The last time the FCC held a reverse auction to distribute critical universal service funds for rural broadband deployment, satellite provider Viasat was among the auction winners. And won big. The company won about $122 million over 10 years in the Connect America Fund Phase II auction to deploy broadband service to unserved portions in 20 states.  The jury is still out on how they actually accomplished these goals.

The FCC proposes to allow satellite companies to participate in these auctions again as they prepare for the Rural Digital Opportunity Fund (RDOF) Phase I auction later this fall. This time, along with Viasat, the auction could include some of the new crew of (NGSO) satellite technologies, such as SpaceX who have yet to be tested in a commercial space for the standards they are saying they can meet while touting their potential economic advantage in a large bidding area.

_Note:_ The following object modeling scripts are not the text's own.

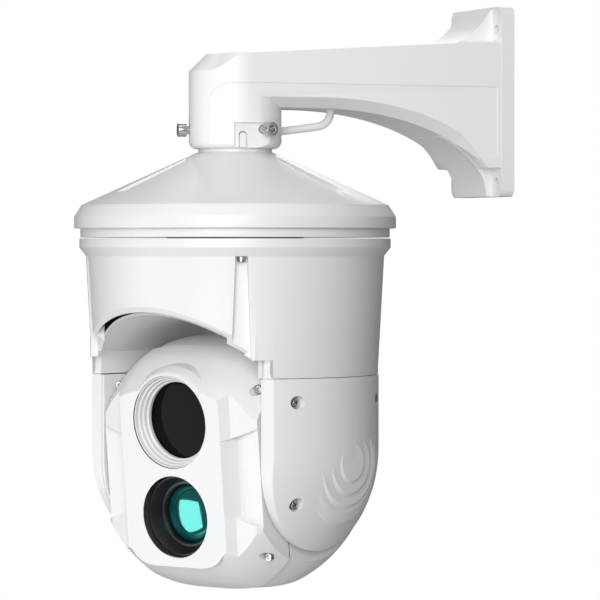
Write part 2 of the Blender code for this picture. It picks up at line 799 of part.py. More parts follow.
def face_cuts(wall):
    """What is cut from each side of the face, or the same shapes set inwards by a wall."""
    cuts = []
    far = 140 * MM
    for side in (-1, 1):
        flank = [
            (side * (FACE_HALF_WIDTH - wall), FACE_Y + wall),
            (side * (EAR_X - wall), EAR_Y + wall),
            (side * (EAR_END_X - wall), EAR_Y + wall),
            (side * HEAD_HALF_WIDTH, EAR_OUTER_Y + wall),
            (side * far, EAR_OUTER_Y + wall),
            (side * far, -far),
            (side * (FACE_HALF_WIDTH - wall), -far),
        ]
        cuts.append(prism(flank, "Z", -far, far))
        trough = [
            (side * (FACE_HALF_WIDTH - wall), FACE_Y + wall),
            (side * (POCKET_X - wall), POCKET_Y + wall),
            (side * far, POCKET_Y + wall),
            (side * far, -far),
            (side * (FACE_HALF_WIDTH - wall), -far),
        ]
        pocket = prism(trough, "Z", -44 * MM - wall, 39 * MM + wall)
        cuts.append(pocket)
        for level in (-1, 1):
            normal = Vector((side * CORNER_NORMAL.x, CORNER_NORMAL.y, level * CORNER_NORMAL.z))
            corner = box((-far, -far, 0), (far, far, far))
            corner.transform(pointing(normal, normal * (CORNER_DISTANCE - wall)))
            cuts.append(corner)
    return cuts


COVER_SCREWS = tuple((x, z) for x in (-84, 84) for z in (-78, 78))
SHELL_END = HEAD_HALF_WIDTH - WALL


def front_cover(tilt):
    obj = make("front_cover", head_body(0, HEAD_HALF_WIDTH), WHITE, tilt)
    for shape in face_cuts(0):
        cut(obj, shape)
    join(obj, plate())
    join(obj, moved(rod(COLLAR_R, 60 * MM, -FACE_Y, FINE, "-Y"), (0, 0, WINDOW_Z)))
    hollow = helper(head_body(WALL, SHELL_END), tilt)
    for shape in face_cuts(WALL):
        cut(hollow, shape)
    cut(hollow, box((-130 * MM, -150 * MM, -140 * MM), (130 * MM, -93.7 * MM, 140 * MM)))
    bosses = [
        moved(rod(6.5 * MM, 20 * MM, 120 * MM, 12, "-Y"), (x * MM, 0, z * MM))
        for x, z in COVER_SCREWS
    ]
    cut(hollow, gathered(bosses))
    combine(obj, "DIFFERENCE", hollow)
    trim(obj, box((-130 * MM, FACE_Y, -140 * MM), (130 * MM, SPLIT_Y - 0.9 * MM, 140 * MM)))
    holes = [
        moved(rod(WINDOW_R, 60 * MM, 120 * MM, FINE, "-Y"), (0, 0, WINDOW_Z)),
        moved(rod(THERMAL_R, 60 * MM, 120 * MM, FINE, "-Y"), (0, 0, THERMAL_Z)),
    ]
    cut(obj, gathered(holes))
    counterbores = []
    for x, z in COVER_SCREWS:
        profile = [(0, 30), (2.6, 30), (2.6, 60), (4.8, 60), (4.8, 120), (0, 120)]
        hole = lathe([(r * MM, h * MM) for r, h in profile], 14, "-Y")
        counterbores.append(moved(hole, (x * MM, 0, z * MM)))
    cut(obj, gathered(counterbores))
    for number, (x, z) in enumerate(COVER_SCREWS, 1):
        place = pointing((0, -1, 0), (x * MM, -60.3 * MM, z * MM))
        screw(f"cover_screw_{number}", 4 * MM, 4.5 * MM, 2.2 * MM, 16 * MM, place, tilt)


def rear_shell(tilt):
    obj = make("rear_shell", head_body(WALL, HEAD_HALF_WIDTH), WHITE, tilt)
    combine(obj, "DIFFERENCE", helper(head_body(2 * WALL, SHELL_END), tilt))
    trim(obj, box((-130 * MM, SPLIT_Y + 0.9 * MM, -140 * MM), (130 * MM, 140 * MM, 140 * MM)))
    cut(obj, rod(17 * MM, -100 * MM, 100 * MM, FINE, "X"))
    seal = make("head_gasket", head_body(3.5 * MM, HEAD_HALF_WIDTH - 0.5 * MM), SEAL, tilt)
    combine(seal, "DIFFERENCE", helper(head_body(6.5 * MM, HEAD_HALF_WIDTH - 3.5 * MM), tilt))
    slab = box(
        (-130 * MM, SPLIT_Y - 0.6 * MM, -140 * MM), (130 * MM, SPLIT_Y + 0.6 * MM, 140 * MM)
    )
    trim(seal, slab)


def optics(tilt):
    def lens_piece(name, profile, finish, height, segments=FINE):
        bm = lathe([(r * MM, z * MM) for r, z in profile], segments, "-Y")
        return make(name, moved(bm, (0, 0, height)), finish, tilt)

    lens_piece(
        "window_trim",
        [
            (36, 76),
            (40.7, 76),
            (40.7, 95),
            (39.7, 95),
            (39.7, 90),
            (38.6, 90),
            (38.6, 86),
            (37.4, 86),
            (37.4, 82),
            (36, 82),
        ],
        WHITE,
        WINDOW_Z,
    )
    lens_piece(
        "visible_window",
        [(0, 72.5), (40.4, 72.5), (40.4, 75.7), (0, 75.7)],
        GLASS,
        WINDOW_Z,
        FINE,
    )
    camera = lens_piece(
        "zoom_camera",
        [(0, 10), (30, 10), (30, 60), (26, 64), (26, 72.2), (20, 72.2), (14, 66), (0, 66)],
        BLACK,
        WINDOW_Z,
        32,
    )
    join(camera, box((-28 * MM, -50 * MM, 2.8 * MM), (28 * MM, 62 * MM, 74 * MM)))
    lens_piece(
        "thermal_barrel",
        [
            (27.9, 55),
            (38.1, 55),
            (38.1, 87.2),
            (36, 87.2),
            (31, 77),
            (31, 75.5),
            (28.5, 75.5),
            (27.9, 73),
        ],
        BLACK,
        THERMAL_Z,
    )
    dome = [(27.5 * math.sin(a), 68.5 + 7.5 * math.cos(a)) for a in (0.0, 0.35, 0.7, 1.05, 1.3)]
    lens_piece("thermal_lens", [(0, 62), (27.5, 62), (27.5, 69), *reversed(dome)], COATED, THERMAL_Z)
    core = lens_piece(
        "thermal_core", [(0, 10), (27, 10), (27, 54.6), (0, 54.6)], BLACK, THERMAL_Z, 32
    )
    join(core, box((-26 * MM, -40 * MM, -66 * MM), (26 * MM, 30 * MM, -2.8 * MM)))


def head_frame(tilt):
    tray = box((-82 * MM, -50 * MM, -2.5 * MM), (82 * MM, 60 * MM, 2.5 * MM))
    obj = make("head_frame", tray, ALLOY, tilt)
    for side in (-1, 1):
        low, high = sorted((side * 80 * MM, side * 84 * MM))
        join(obj, box((low, -20 * MM, -22 * MM), (high, 20 * MM, 22 * MM)))
    for name, axis in (("tilt_shaft_right", "X"), ("tilt_shaft_left", "-X")):
        profile = [(0, 84.3), (16, 84.3), (16, 88.3), (8, 88.3), (8, 106.5), (5, 106.5)]
        profile += [(5, 112.5), (0, 112.5)]
        make(name, lathe([(r * MM, z * MM) for r, z in profile], SMALL, axis), STEEL, tilt)
    blank, bore = gear(TILT_GEAR_TEETH, -112 * MM, -107 * MM, 5.3 * MM)
    blank.data.transform(Matrix.Rotation(math.pi / 2, 4, "Y"))
    blank.data.transform(Matrix.Rotation(-TILT_REST, 4, "X"))
    finish_gear("tilt_gear", blank, turned(bore, math.pi / 2, "Y"), STEEL, tilt)


# ---------------------------------------------------------------- the whole camera

for old in list(bpy.data.objects):
    bpy.data.objects.remove(old, do_unlink=True)

dome_axis = empty("dome_axis", (0, -REACH, 0))
pan_axis = empty("pan_axis", (0, -REACH, TILT_HEIGHT))
pan_axis.rotation_euler.z = PAN_REST
tilt_axis = empty("tilt_axis", (0, 0, 0), pan_axis)
tilt_axis.rotation_euler.x = TILT_REST

wall_bracket()
bracket_screws(dome_axis)
fixed_pieces(dome_axis)
housing(pan_axis)
liner(pan_axis)
lobe("side_cover_right", 1, pan_axis)
lobe("side_cover_left", -1, pan_axis)
arm_shell("arm_shell_right", 1, pan_axis)
arm_shell("arm_shell_left", -1, pan_axis)
yoke(pan_axis)
drives(pan_axis)
pinions(pan_axis)
front_cover(tilt_axis)
rear_shell(tilt_axis)
optics(tilt_axis)
head_frame(tilt_axis)
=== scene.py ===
"""Looks of the wall-hung pan-tilt camera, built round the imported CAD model.

Fixed pieces are built round the dome's axis, turning pieces round the tilt centre with X along the
tilt axis and the lenses looking along -Y. Lengths in outlines are in millimetres.
"""

import json
import math

import bmesh
import bpy
from mathutils import Matrix, Vector


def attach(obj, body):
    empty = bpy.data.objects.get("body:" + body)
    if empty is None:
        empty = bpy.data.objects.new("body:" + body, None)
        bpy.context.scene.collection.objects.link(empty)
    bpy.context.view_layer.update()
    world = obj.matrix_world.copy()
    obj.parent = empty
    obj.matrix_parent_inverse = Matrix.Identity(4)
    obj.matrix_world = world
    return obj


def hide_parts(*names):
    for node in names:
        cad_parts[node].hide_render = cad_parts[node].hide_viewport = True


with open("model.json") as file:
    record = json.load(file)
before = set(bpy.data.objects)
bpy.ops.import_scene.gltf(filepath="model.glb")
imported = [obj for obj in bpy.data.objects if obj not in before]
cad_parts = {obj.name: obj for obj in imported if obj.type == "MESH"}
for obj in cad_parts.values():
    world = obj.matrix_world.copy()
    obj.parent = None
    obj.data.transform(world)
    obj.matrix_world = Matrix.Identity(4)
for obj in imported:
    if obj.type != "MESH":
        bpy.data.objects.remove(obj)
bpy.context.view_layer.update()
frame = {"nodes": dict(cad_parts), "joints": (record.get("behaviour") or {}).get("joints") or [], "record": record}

MM = 0.001
ROUND = 160
FINE = 96
SMALL = 48
BOLD_EDGE = 0.9
SOFT_EDGE = 0.5

# Places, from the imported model
joints = {joint["name"]: joint for joint in frame["joints"]}
TILT_CENTRE = Vector(joints["tilt"]["pos_m"])
TILT_AXIS = Vector(joints["tilt"]["axis"])
PAN_REST = math.atan2(TILT_AXIS.y, TILT_AXIS.x)
TILT_REST = math.radians(5.5)
REACH = -TILT_CENTRE.y / MM

DOME = Matrix.Translation((0, TILT_CENTRE.y, 0))
PAN = Matrix.Translation(TILT_CENTRE) @ Matrix.Rotation(PAN_REST, 4, "Z")
TILT = PAN @ Matrix.Rotation(TILT_REST, 4, "X")
WORLD = Matrix.Identity(4)


# ---------------------------------------------------------------- outlines and meshes


def rounded(points, radius, steps=4):
    """A closed outline with each corner turned into a short curve. Points on the axis stay."""
    curve = []
    for i, point in enumerate(points):
        corner = Vector(point)
        before = Vector(points[i - 1]) - corner
        after = Vector(points[(i + 1) % len(points)]) - corner
        angle = before.angle(after, math.pi)
        if corner.x == 0 or angle > math.radians(174):
            curve.append(tuple(corner))
            continue
        reach = min(radius / math.tan(angle / 2), 0.45 * before.length, 0.45 * after.length)
        start = corner + before.normalized() * reach
        end = corner + after.normalized() * reach
        for k in range(steps + 1):
            t = k / steps
            curve.append(tuple(start * (1 - t) ** 2 + corner * 2 * t * (1 - t) + end * t * t))
    return curve


def arc(centre, radius, start, end, steps):
    """Points on an arc, angles in degrees from the first axis."""
    angles = [math.radians(start + (end - start) * k / steps) for k in range(steps + 1)]
    return [(centre[0] + radius * math.cos(a), centre[1] + radius * math.sin(a)) for a in angles]


def loft(sections):
    """A solid through rings of equal length, closed by a flat face at each end."""
    bm = bmesh.new()
    rings = [[bm.verts.new(Vector(p) * MM) for p in section] for section in sections]
    for first, second in zip(rings, rings[1:]):
        for i in range(len(first)):
            j = (i + 1) % len(first)
            bm.faces.new((first[i], first[j], second[j], second[i]))
    bm.faces.new(rings[0][::-1])
    bm.faces.new(rings[-1])
    bmesh.ops.recalc_face_normals(bm, faces=bm.faces)
    return bm


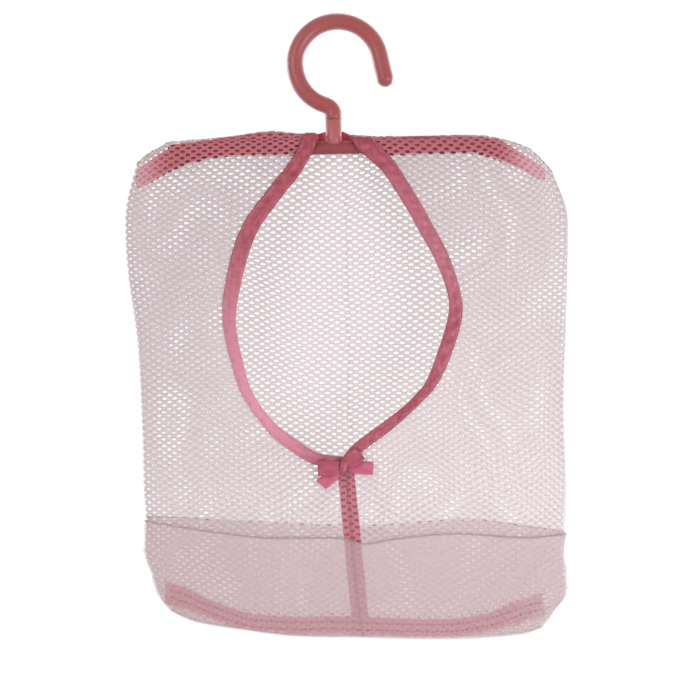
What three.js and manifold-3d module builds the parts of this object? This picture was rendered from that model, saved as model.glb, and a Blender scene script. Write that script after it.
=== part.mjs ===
import * as THREE from 'three';
import { mergeVertices } from 'three/addons/utils/BufferGeometryUtils.js';
import Module from 'manifold-3d';

// Mesh storage net: a flat net bag sewn round the bar of a small plastic hanger with a swivel hook.
// Millimetres, +Z up, +Y away from the viewer, +X to the viewer's right.
// The origin is on the hook's stem axis, level with the inside of the hook's crown.

// Hook
const hookRod = 10;             // rod diameter
const hookBend = 25.6;          // centre-line radius of the crown
const hookOffset = 3.2;         // the crown's centre stands this far right of the stem
const neckBend = 7;             // reverse bend between the crown and the stem
const tipLength = 15.2;         // straight length that ends the hook
const tipAngle = THREE.MathUtils.degToRad(12.5);
const stemDrop = 53.9;          // from the origin down to the swivel joint

// Swivel pin, moulded with the hook
const pinRod = 4.4;
const pinNeck = 6.2;            // from the swivel joint down to the head
const pinHeadRod = 5.8;
const pinHeadLength = 3.4;
const pinRoot = 3;              // how far the pin reaches up into the stem
const swivelGap = 0.3;          // running clearance round the pin and its head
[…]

Even if one wants to assume that these low earth orbiting satellites can actually improve their latency game, which to date has been pretty dismal – there are other key considerations including:

  1. There currently is no real commercial offering in the marketplace for this technology so it is unclear what the service can actually do.
  2. There is no showing that they can offer this service on a widespread basis across rural America and
  3. There is certainly no showing that they can offer higher speed tiers with reasonable usage limits in delivering services to all of the customers in these areas.
  4. So at the end of the day, this is a $1.6 billion bet on a true “moon shot” without any basis to believe that this will actually solve rural customers access to broadband anytime soon. Nor does it have any verification that it will provide a sustainable foundation for broadband in the future. There is actually no basis to allow them to bid in the Gig tiers at all.

Originally, FCC had proposed to bar all satellites from bidding in the highest performance tier where those bidding to provide fiber service are. They just changed that in the proposal they are now seeking comment on in the 12th hour.

Guess it sometimes pays to be the last one in the door when promoting a song and a prayer. Seems like a big bet for the government to make and I certainly hope that rural consumers aren’t the ones paying the price.